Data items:
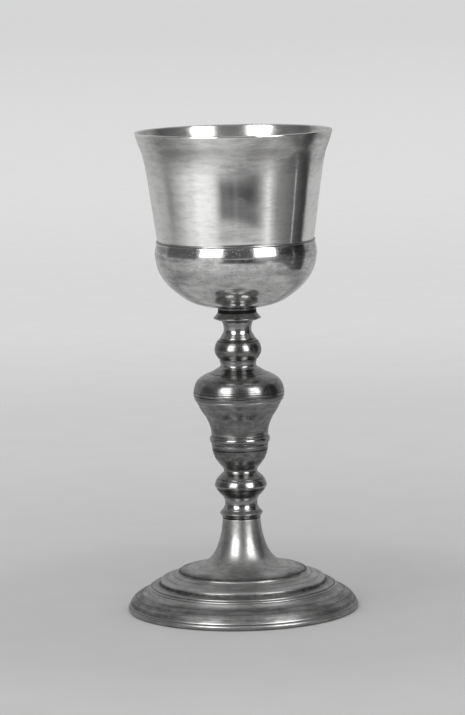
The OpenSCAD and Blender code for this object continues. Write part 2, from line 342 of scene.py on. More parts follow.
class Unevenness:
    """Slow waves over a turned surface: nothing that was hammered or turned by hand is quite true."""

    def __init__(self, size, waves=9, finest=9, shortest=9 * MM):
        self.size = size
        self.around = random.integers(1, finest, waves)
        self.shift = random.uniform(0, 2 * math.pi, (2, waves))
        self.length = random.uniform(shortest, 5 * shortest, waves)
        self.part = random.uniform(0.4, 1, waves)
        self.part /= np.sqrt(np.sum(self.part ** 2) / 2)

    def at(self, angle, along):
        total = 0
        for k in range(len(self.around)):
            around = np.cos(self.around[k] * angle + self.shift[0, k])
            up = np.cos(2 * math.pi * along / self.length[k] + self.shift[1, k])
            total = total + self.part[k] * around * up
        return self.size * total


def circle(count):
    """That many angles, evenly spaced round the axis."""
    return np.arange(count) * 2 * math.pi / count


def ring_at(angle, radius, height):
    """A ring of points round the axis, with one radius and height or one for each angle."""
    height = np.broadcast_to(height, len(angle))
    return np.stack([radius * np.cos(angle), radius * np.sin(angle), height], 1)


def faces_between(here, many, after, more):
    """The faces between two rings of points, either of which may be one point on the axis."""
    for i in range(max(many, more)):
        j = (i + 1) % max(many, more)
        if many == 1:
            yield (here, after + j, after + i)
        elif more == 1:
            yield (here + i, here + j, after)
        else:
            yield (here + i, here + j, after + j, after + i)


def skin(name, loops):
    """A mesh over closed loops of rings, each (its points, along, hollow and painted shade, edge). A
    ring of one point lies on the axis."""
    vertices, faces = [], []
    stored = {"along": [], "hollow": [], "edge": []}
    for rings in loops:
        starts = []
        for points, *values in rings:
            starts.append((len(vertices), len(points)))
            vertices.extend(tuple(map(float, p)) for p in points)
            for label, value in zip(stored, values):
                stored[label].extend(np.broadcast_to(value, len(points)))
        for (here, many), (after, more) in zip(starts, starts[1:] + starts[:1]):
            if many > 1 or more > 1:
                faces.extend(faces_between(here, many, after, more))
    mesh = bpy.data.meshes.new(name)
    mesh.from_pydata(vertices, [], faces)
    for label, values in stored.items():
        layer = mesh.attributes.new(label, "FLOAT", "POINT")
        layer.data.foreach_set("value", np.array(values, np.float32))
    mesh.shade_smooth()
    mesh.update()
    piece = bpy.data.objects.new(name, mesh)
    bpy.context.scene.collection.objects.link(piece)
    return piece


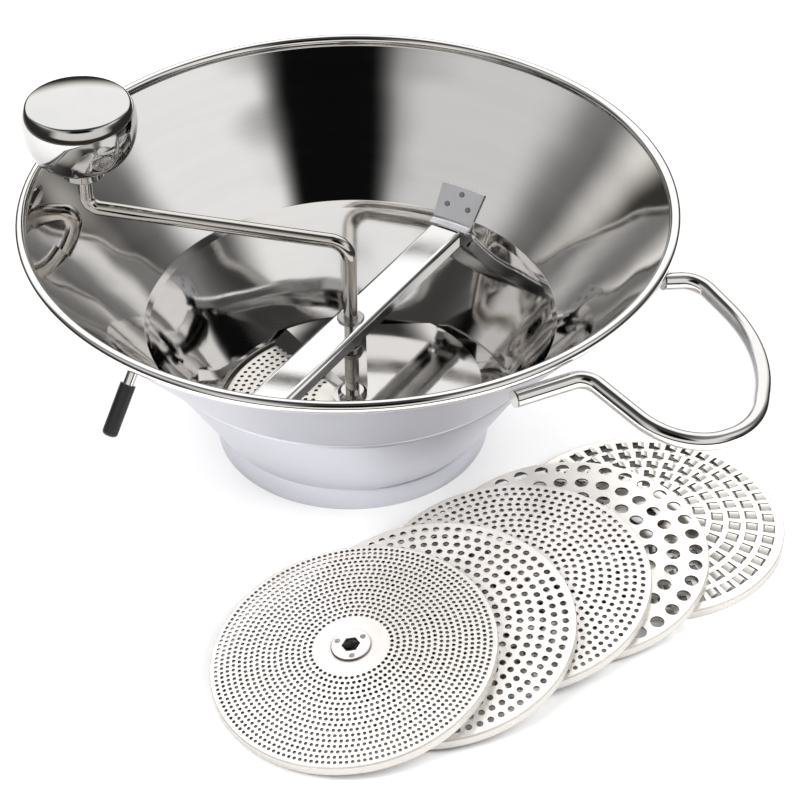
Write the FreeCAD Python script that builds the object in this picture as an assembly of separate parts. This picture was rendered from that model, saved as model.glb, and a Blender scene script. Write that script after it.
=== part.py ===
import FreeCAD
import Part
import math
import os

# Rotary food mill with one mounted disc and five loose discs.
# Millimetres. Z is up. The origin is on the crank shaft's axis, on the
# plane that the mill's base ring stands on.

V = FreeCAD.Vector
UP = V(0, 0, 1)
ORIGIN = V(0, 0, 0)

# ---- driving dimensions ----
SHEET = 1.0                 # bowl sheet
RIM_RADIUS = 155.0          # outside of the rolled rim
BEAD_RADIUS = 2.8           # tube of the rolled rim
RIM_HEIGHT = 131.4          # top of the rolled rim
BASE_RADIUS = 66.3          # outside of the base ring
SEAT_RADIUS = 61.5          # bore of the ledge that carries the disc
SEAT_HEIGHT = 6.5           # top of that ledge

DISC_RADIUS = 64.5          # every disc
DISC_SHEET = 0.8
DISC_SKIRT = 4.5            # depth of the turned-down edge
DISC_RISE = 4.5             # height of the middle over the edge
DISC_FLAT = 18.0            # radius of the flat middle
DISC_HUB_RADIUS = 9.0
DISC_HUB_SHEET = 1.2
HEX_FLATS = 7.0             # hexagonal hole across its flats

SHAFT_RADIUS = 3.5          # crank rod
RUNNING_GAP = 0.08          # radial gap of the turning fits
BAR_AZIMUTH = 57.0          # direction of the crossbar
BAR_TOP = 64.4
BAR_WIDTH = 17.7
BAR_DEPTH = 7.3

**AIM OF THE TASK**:
Output only the lines from the top of the entries through the one holding "waves over a", copied exactly.

**OUTPUT OF THE TASK**:
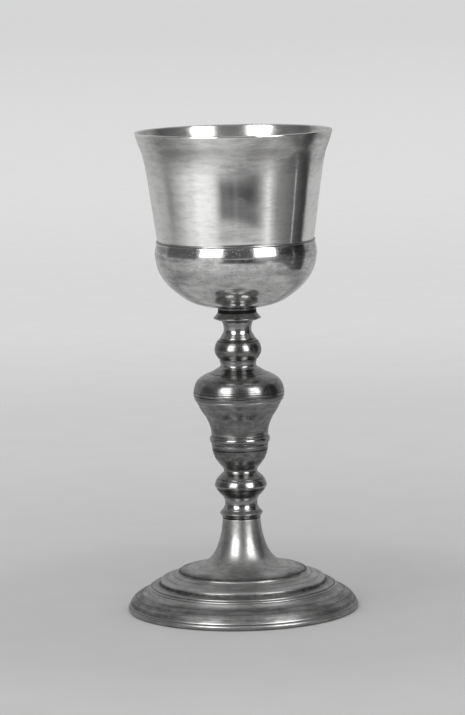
The OpenSCAD and Blender code for this object continues. Write part 2, from line 342 of scene.py on. More parts follow.
class Unevenness:
    """Slow waves over a turned surface: nothing that was hammered or turned by hand is quite true."""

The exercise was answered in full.